De Margerie is renowned for running late for meetings. Jacques de Boisseson,
Total representative in China, says he was on tenterhooks during de Margerie's
visit to Beijing last year, when the Total chief kept Chinese energy executives
waiting while he chatted to a hotel porter. Indeed, says de Boisseson, his
boss's ability to "get very close to very different people" is a valuable
icebreaker when negotiating. During talks with Qatar officials over a contract
in 1998, with the soccer World Cup under way in France, "Christophe began
talking about the World Cup," de Boisseson says. "It was just the kind of thing
we needed to warm up the atmosphere. He changes a meeting with his personal
touch." At a security summit in Bahrain last December, a former British
diplomat said he was amazed when de Margerie handed him his business card. "I
couldn't believe that this ordinary-looking bloke I was chatting to was the
head of Total," he says.
Ordinary does not mean humdrum. In an industry famous for being opaque, de
Margerie speaks openly about the nightmare scenario oil shortages that most
energy firms prefer to avoid or deny. De Margerie says the possible effects on
the world economy of dwindling oil supplies are so great "I am not prepared to
shut my mouth." Shortly after taking over at Total, he jolted oil executives
at a London conference by stating the industry would be unlikely to produce
more than 100 million barrels a day, far below the 120 million or so the
International Energy Agency estimates the world could produce by 2030, and
which will be needed for Asia's galloping growth. De Margerie now says 90
million barrels a day is "optimistic." Audiences regularly ask him when he
thinks we might use earth's last drop of oil, and de Margerie says that date is
decades off. But it's important to realize, he says during an interview with
TIME, "what will happen very soon is that oil supplies will not cover demand.

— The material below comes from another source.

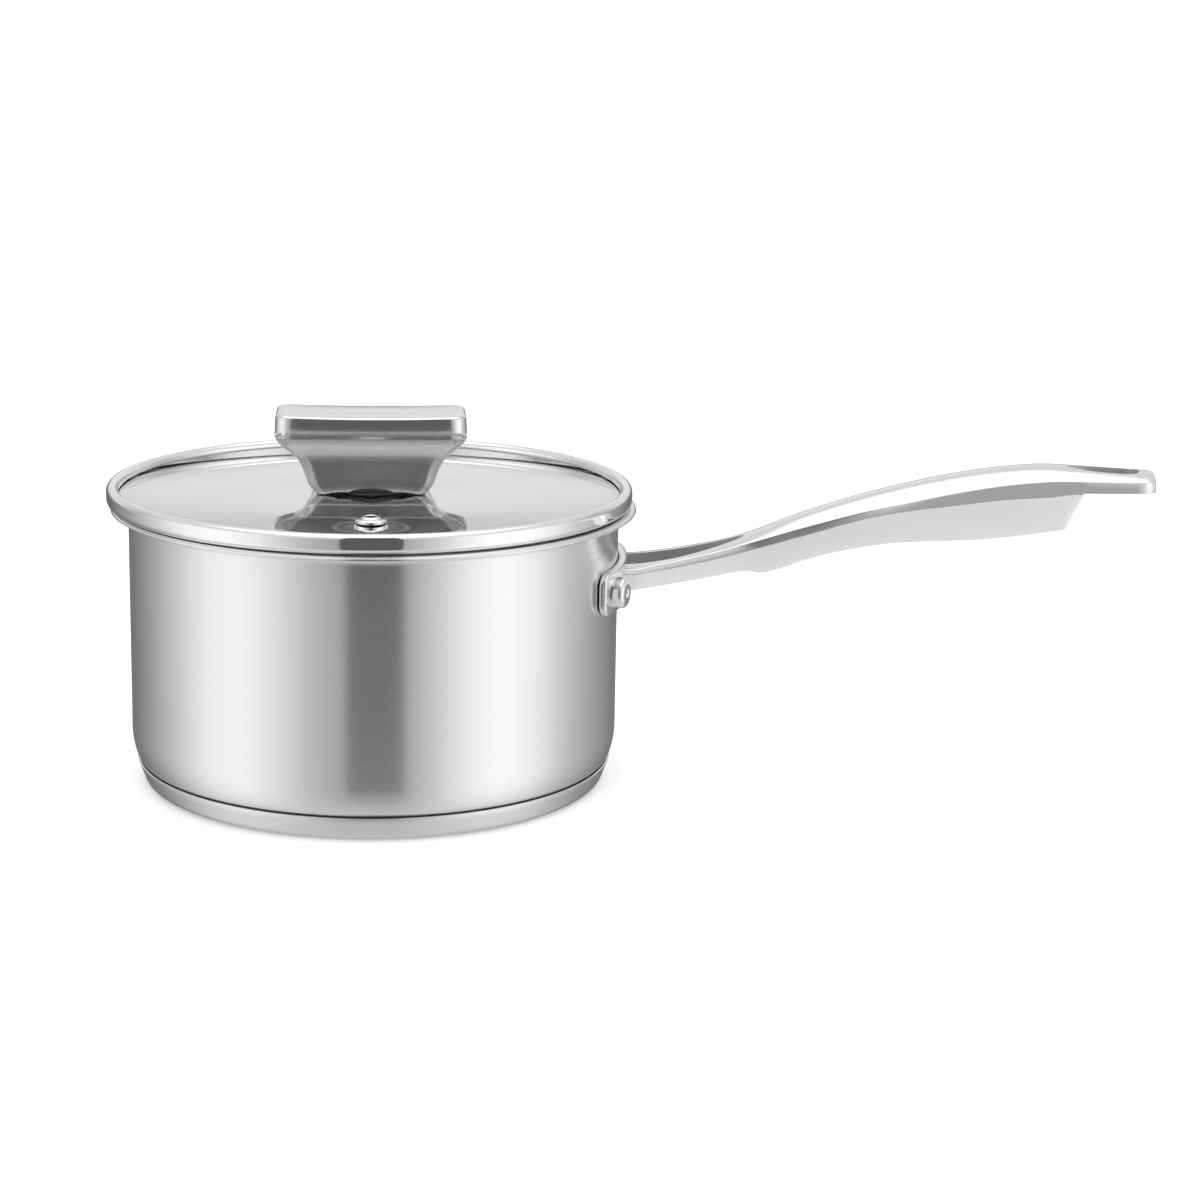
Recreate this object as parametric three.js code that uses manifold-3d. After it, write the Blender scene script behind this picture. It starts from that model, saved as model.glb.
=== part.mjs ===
// Stainless steel saucepan with a flat glass lid, in millimetres, +Z up.
// The origin is the centre of the base on the surface it stands on, and the handle runs along +X.
import * as THREE from 'three';
import { mergeVertices } from 'three/addons/utils/BufferGeometryUtils.js';
import Module from 'manifold-3d';

const wasm = await Module();
wasm.setup();

// ---- driving dimensions ----

const turnSteps = 48; // facets round the pan, the lid and the base
const smallSteps = 24; // facets round rivets, screw and eyelet
const gap = 0.3; // clearance between pieces that touch

const panRadius = 91; // outside of the straight wall
const panSheet = 0.9;
const panWallTop = 99.9; // where the wall starts to flare
const flareRadius = 4.2;
const lipFlat = 1.2; // level part of the pouring lip
const lipRoll = 1.2; // radius of the turned-down edge
const sideCurveStart = 20.8; // the wall is straight above this height
const sideCurveRadius = 28; // slow curve at the foot of the wall
const cornerRadius = 5; // tight curve into the floor
const cornerLean = 20 * Math.PI / 180; // where one curve passes into the other

const capSheet = 0.8;
const capCornerRadius = 3.6;
const capCornerCentre = 83.4;
const capTop = 8.8;
const coreRadius = 84.2;
const coreBottom = 1.2;

const lidShift = -1.5; // the lid rests against one side of its clearance
const lidTurn = 3.5 * Math.PI / 180; // the lid may sit at any angle
const lidLift = 0.3; // gap between the lid and the pouring lip
const rimSheet = 0.7;
const rimLipRadius = 88; // middle of the sheet of the lip inside the pan
const rimLipDepth = 4.3;
const rimRadius = 97.3; // middle of the sheet of the outer band
const rimBendRadius = 1.7;
const rimBeadRadius = 2.65;
const rimTop = 112.3;
const glassThickness = 2.85;
const glassRadius = 95.6;
const glassEdge = 0.5;

const ventDistance = 59; // from the lid's centre to the steam vent
const ventBore = 2.2;
const ventGlassHole = 4.2;
const ventFlange = 5.8;
const ventCollar = 3.4;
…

That won't mean there is no oil. There are oil reserves, but you will need to
invest billions and billions to get it."
De Margerie's warning carries another message: energy companies need to produce
oil and gas anywhere they can. That argument pits him against human-rights
groups, who accuse Total and other oil majors of bolstering corrupt and
repressive regimes. Last November, Greenpeace activists picketed Total gas
stations to protest the company's plans to explore Canada's tar sands, which
they fear will cause environmental damage. And despite the prospect of tougher
sanctions against Iran, Total is negotiating joint gas production there with
China's CNPC. De Margerie rebuffs suggestions that Total should stop selling
refined gas to the Islamic Republic. "That embargo will not work," he told a
skeptical audience at Columbia University in New York City last November, when
asked why he does business with Iran. Instead, he believes blocking gas imports
will bolster Iran's government's opposition to the West.
De Margerie's argument that companies are compelled by necessity to deal with
undesirable countries leaves many unconvinced. "Oil companies say they have to
operate where bad guys are running countries, because that is where oil is
found," says William Ramsay, a former U.S. State Department official who now
heads the energy program at the French Institute for International Relations.
"The rest of the world does not quite buy that."
Nothing has caused a bigger public relations headache for Total than its
dealings with Burma, where a bloody 2007 military crackdown against democracy
protesters sparked global outrage. The company produces gas in the Andaman Sea
and pipes it across Burma, selling some to the Burmese government and the rest
to Thai power stations. Human-rights organization EarthRights International has
reported the use of "forced labor" along the pipeline, which Total operates
with Chevron and Burmese energy companies (Total denies any labor abuses). It
has also claimed that Burma's regime is dependent on the billions in revenues
it receives from Total and Chevron. De Margerie says Total has established a
"code of conduct" in Burma, and claims if Total sold its assets there,
community programs it has implemented for locals would likely be scrapped.
The controversy continues; even French President Nicolas Sarkozy has expressed
discomfort about Total's operations in Burma. Critics sense Total officials are
growing more sensitive to the issue. "They used to shrug their shoulders and
say: 'What has that got to do with us?'" says Diarmid O'Sullivan of Global
Witness, a London organization that researches corruption in natural-resources
deals. "Now the game has really changed ... Eventually transparency will be a
selling point for them over the Chinese oil companies."
Still, de Margerie is frustrated at the continuing criticisms over Burma. "Who
is telling us who are the cowboys and who are the Indians?" he said at Columbia
University. "People who have never been in those countries." Then, calmer, he
stressed that a Total withdrawal would leave Burmese residents more vulnerable.
There are few better places to gauge the task Total faces in difficult
countries than in Yemen, where the company launched a gas pipeline and export
port last November. The $4.5 billion project took 11,000 people four years to
build and required agreements with around 20 tribes, in part because the
government, which is grappling with an armed rebellion and growing al-Qaeda
recruitment among its unemployed youth, has only a tenuous hold over much of
its impoverished country. Total employees are barred from leaving the capital,
and travel with armed escorts. "This is one of the riskiest areas of the
world," says Total's exploration and production chief Yves-Louis Darricarr re
on the flight to launch Total's gas-export plant on the Red Sea. "No one
thought we could do it." De Margerie did. "Yemen was about audace," or
audacity, he says, referring to one of the four guiding principles he has
defined for Total since taking control. "You have to be bold."